What to work on:
From the entries below, pull out each line where "this" appears.

** Begin Data entries **

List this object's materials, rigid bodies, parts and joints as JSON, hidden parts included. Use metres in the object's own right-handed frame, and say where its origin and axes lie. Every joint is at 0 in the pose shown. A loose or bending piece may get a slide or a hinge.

** End Data entries **
** Begin Data entries **

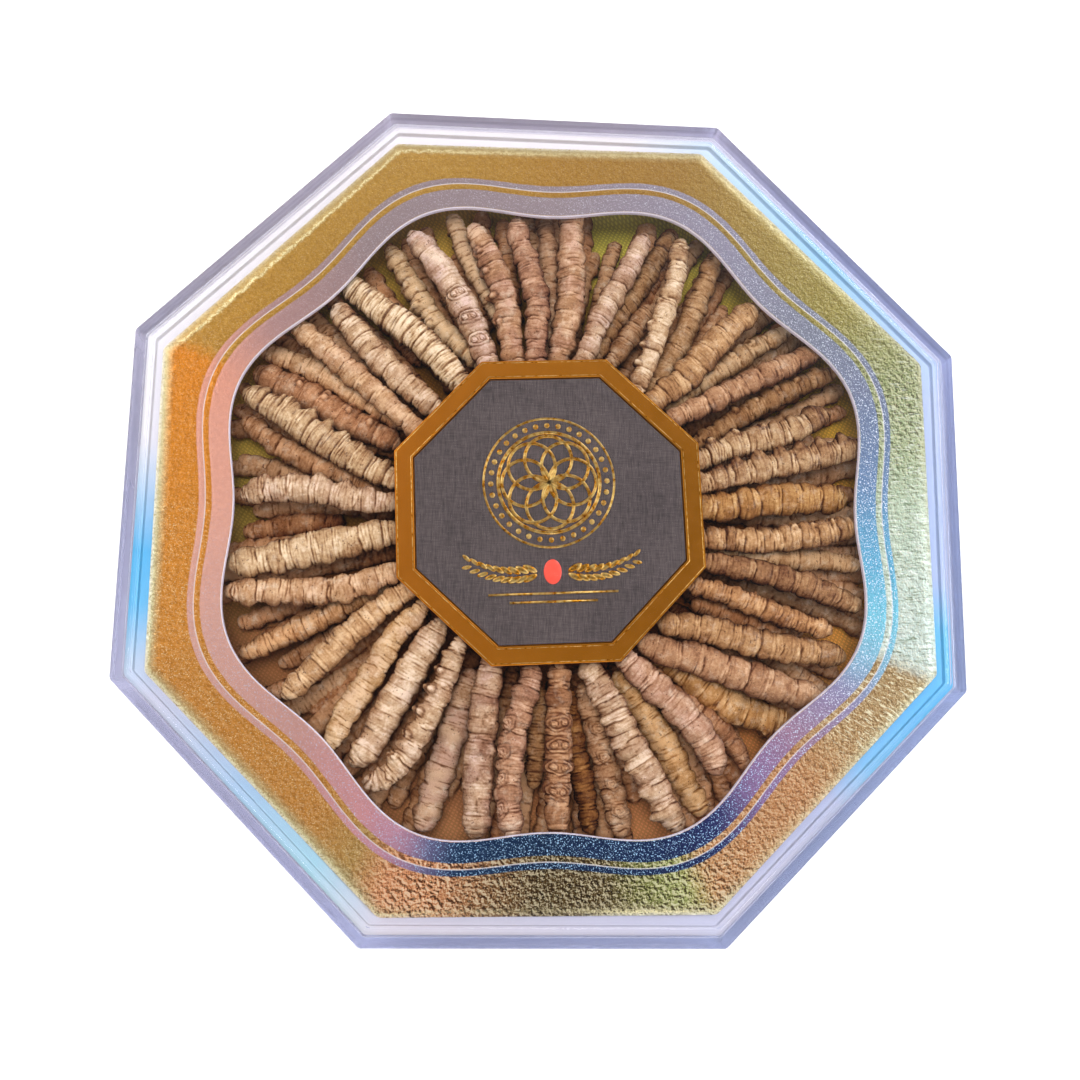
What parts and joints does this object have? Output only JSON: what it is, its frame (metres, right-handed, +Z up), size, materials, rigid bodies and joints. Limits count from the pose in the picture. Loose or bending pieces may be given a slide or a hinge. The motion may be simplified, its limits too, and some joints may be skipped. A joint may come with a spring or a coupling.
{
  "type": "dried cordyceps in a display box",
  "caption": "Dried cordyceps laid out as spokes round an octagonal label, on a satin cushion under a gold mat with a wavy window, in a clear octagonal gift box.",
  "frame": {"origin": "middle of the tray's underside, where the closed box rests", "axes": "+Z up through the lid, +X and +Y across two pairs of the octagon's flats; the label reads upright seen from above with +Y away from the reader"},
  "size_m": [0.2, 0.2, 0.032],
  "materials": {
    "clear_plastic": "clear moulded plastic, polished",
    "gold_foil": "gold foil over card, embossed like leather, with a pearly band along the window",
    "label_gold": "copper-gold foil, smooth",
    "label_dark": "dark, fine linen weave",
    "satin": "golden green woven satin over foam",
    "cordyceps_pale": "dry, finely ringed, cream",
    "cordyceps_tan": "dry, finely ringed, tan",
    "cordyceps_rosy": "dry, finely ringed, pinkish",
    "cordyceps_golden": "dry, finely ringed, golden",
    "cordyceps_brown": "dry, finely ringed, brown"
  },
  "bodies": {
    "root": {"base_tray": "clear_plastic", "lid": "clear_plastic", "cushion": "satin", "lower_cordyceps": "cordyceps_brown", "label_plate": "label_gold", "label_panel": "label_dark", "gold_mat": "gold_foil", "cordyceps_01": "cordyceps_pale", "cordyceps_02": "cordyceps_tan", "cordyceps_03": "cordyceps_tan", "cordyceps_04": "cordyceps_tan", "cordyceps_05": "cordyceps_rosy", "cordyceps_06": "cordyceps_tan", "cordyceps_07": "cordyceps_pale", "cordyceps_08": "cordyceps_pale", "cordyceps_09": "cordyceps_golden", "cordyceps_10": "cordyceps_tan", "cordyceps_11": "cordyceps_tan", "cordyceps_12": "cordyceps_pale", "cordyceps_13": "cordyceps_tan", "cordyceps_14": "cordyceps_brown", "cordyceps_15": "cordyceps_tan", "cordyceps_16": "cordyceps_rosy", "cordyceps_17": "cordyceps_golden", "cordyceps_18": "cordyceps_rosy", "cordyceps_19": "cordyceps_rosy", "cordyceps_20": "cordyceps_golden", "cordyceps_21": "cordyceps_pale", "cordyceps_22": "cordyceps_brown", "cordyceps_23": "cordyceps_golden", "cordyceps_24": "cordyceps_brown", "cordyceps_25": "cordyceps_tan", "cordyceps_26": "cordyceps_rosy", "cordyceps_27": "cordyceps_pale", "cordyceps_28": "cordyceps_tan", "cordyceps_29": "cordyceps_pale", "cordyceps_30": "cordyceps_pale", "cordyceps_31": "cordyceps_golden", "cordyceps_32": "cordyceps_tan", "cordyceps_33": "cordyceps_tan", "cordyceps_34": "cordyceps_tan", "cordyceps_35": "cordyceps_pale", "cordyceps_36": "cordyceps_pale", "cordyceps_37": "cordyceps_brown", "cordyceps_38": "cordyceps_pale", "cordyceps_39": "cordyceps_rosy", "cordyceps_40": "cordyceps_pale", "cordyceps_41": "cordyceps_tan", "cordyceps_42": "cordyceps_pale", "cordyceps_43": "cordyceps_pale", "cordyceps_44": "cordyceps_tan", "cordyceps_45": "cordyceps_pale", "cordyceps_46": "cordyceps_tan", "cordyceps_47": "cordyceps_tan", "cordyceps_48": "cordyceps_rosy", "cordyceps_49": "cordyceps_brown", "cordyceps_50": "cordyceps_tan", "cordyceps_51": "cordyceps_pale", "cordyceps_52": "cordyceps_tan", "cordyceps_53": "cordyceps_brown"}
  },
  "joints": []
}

** End Data entries **

Expected output:
List this object's materials, rigid bodies, parts and joints as JSON, hidden parts included. Use metres in the object's own right-handed frame, and say where its origin and axes lie. Every joint is at 0 in the pose shown. A loose or bending piece may get a slide or a hinge.
What parts and joints does this object have? Output only JSON: what it is, its frame (metres, right-handed, +Z up), size, materials, rigid bodies and joints. Limits count from the pose in the picture. Loose or bending pieces may be given a slide or a hinge. The motion may be simplified, its limits too, and some joints may be skipped. A joint may come with a spring or a coupling.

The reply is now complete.